[Exercise task]
Could you give the data below again, exactly and completely?

##########

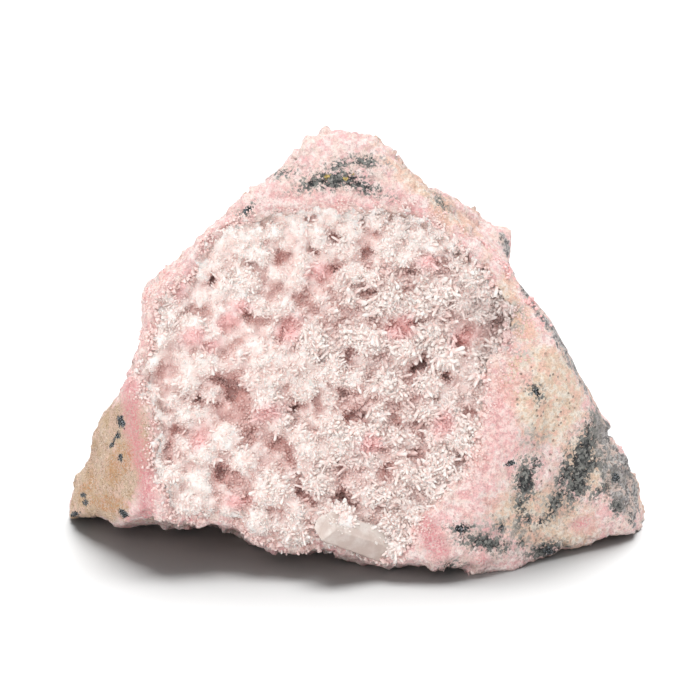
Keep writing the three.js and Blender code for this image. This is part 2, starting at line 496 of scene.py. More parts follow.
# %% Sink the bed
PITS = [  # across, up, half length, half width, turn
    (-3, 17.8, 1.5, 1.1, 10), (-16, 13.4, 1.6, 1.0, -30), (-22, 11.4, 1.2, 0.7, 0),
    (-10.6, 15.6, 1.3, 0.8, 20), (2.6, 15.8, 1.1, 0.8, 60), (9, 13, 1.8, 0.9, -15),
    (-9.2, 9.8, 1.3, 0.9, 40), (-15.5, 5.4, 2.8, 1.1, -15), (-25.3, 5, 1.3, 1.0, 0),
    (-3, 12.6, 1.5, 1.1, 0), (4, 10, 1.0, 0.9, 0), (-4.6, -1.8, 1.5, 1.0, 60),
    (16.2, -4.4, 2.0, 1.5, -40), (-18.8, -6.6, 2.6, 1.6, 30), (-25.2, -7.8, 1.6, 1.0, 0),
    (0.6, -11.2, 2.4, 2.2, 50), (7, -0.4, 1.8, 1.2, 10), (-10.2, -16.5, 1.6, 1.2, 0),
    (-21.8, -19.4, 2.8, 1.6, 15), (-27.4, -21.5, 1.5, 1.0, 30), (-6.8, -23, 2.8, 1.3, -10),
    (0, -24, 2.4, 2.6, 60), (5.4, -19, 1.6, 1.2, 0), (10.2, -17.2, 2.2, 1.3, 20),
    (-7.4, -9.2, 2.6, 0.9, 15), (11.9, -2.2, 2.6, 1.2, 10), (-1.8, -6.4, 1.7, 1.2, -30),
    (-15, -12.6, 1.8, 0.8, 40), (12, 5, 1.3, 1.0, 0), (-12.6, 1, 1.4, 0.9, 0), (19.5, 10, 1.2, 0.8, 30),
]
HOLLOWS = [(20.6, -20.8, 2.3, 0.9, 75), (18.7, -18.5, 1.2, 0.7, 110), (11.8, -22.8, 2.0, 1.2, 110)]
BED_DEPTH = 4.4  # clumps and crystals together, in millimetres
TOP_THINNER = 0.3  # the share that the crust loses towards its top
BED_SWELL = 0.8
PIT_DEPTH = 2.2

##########

[Response to this task]
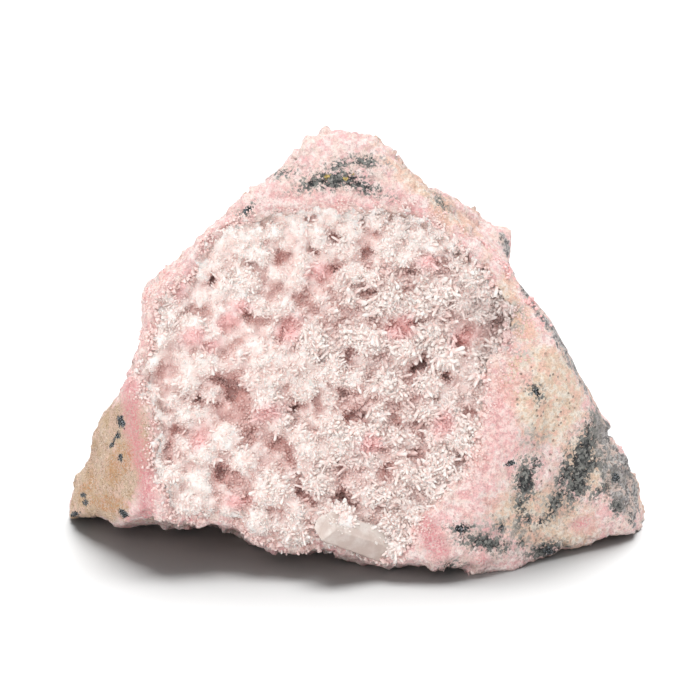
Keep writing the three.js and Blender code for this image. This is part 2, starting at line 496 of scene.py. More parts follow.
# %% Sink the bed
PITS = [  # across, up, half length, half width, turn
    (-3, 17.8, 1.5, 1.1, 10), (-16, 13.4, 1.6, 1.0, -30), (-22, 11.4, 1.2, 0.7, 0),
    (-10.6, 15.6, 1.3, 0.8, 20), (2.6, 15.8, 1.1, 0.8, 60), (9, 13, 1.8, 0.9, -15),
    (-9.2, 9.8, 1.3, 0.9, 40), (-15.5, 5.4, 2.8, 1.1, -15), (-25.3, 5, 1.3, 1.0, 0),
    (-3, 12.6, 1.5, 1.1, 0), (4, 10, 1.0, 0.9, 0), (-4.6, -1.8, 1.5, 1.0, 60),
    (16.2, -4.4, 2.0, 1.5, -40), (-18.8, -6.6, 2.6, 1.6, 30), (-25.2, -7.8, 1.6, 1.0, 0),
    (0.6, -11.2, 2.4, 2.2, 50), (7, -0.4, 1.8, 1.2, 10), (-10.2, -16.5, 1.6, 1.2, 0),
    (-21.8, -19.4, 2.8, 1.6, 15), (-27.4, -21.5, 1.5, 1.0, 30), (-6.8, -23, 2.8, 1.3, -10),
    (0, -24, 2.4, 2.6, 60), (5.4, -19, 1.6, 1.2, 0), (10.2, -17.2, 2.2, 1.3, 20),
    (-7.4, -9.2, 2.6, 0.9, 15), (11.9, -2.2, 2.6, 1.2, 10), (-1.8, -6.4, 1.7, 1.2, -30),
    (-15, -12.6, 1.8, 0.8, 40), (12, 5, 1.3, 1.0, 0), (-12.6, 1, 1.4, 0.9, 0), (19.5, 10, 1.2, 0.8, 30),
]
HOLLOWS = [(20.6, -20.8, 2.3, 0.9, 75), (18.7, -18.5, 1.2, 0.7, 110), (11.8, -22.8, 2.0, 1.2, 110)]
BED_DEPTH = 4.4  # clumps and crystals together, in millimetres
TOP_THINNER = 0.3  # the share that the crust loses towards its top
BED_SWELL = 0.8
PIT_DEPTH = 2.2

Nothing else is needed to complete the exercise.